Saturday, May 4, 2013

Two Florida schools react to the "crisis" in legal education.

One, Ave Maria School of Law in Naples, says that it is "unfazed" by a possible 20% drop in applications for the coming academic year.  Dean Eugene Milhizer says that the school, which was founded with seed money from Domino's Pizza magnate Thomas Monaghan, is in the best financial shape ever and thus no longer dependent on Mr. Monaghan's largess.  So even with a signficant drop in applications it does not expect to lay off staff or faculty (unlike, for example, Vermont School of Law which has already endured one round of staff downsizing). 

From the

Ave Maria, the only law school in Southwest Florida, teaches the fundamentals of law, but connects it to spirituality, morality and ethics. Milhizer says that’s why the institution is continuing to thrive while others have uncertain futures.“We’re not like every other law school,” Milhizer said. “We’re distinct in our mission.”

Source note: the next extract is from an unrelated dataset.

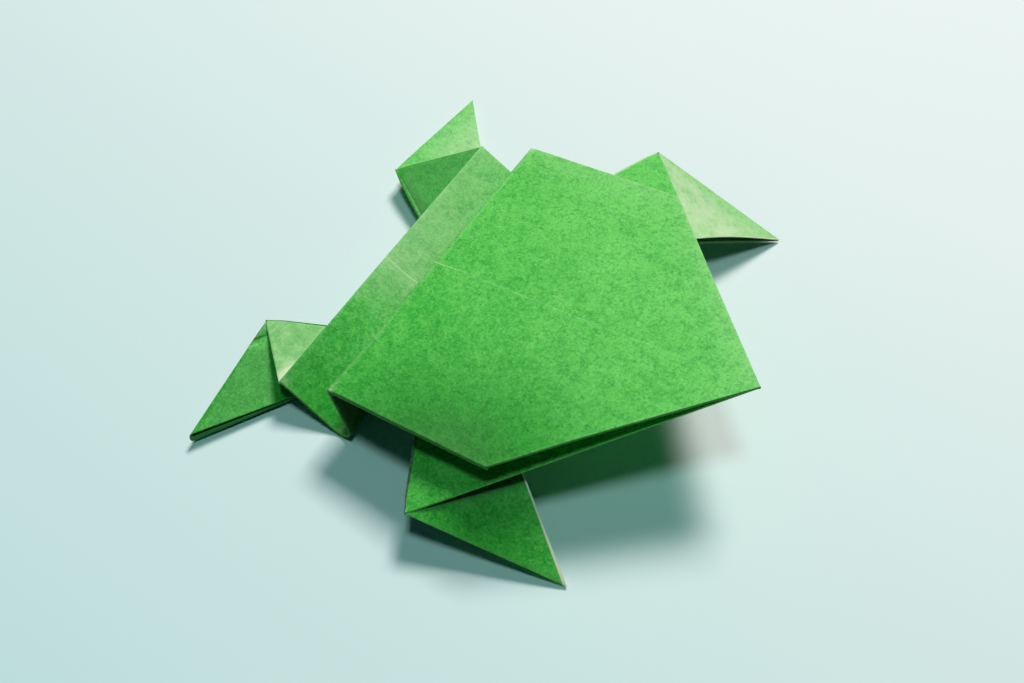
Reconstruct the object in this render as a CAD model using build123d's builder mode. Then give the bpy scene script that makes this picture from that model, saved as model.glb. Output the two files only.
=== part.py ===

In Orlando, the Dean of Barry University School of Law announced a tuition freeze in response to the financial "crisis" facing higher ed.  From The Orlando Business Journal:

“Institutions of higher education across the country have been facing financial challenges, and in many cases the resulting tuition increases have far outpaced inflation, placing an undue financial strain on students,” Dean Leticia Diaz said in a press release. “We hope that by keeping tuition flat we can help ease some of the financial burden that comes with the important investment our Barry Law students have made in their future.”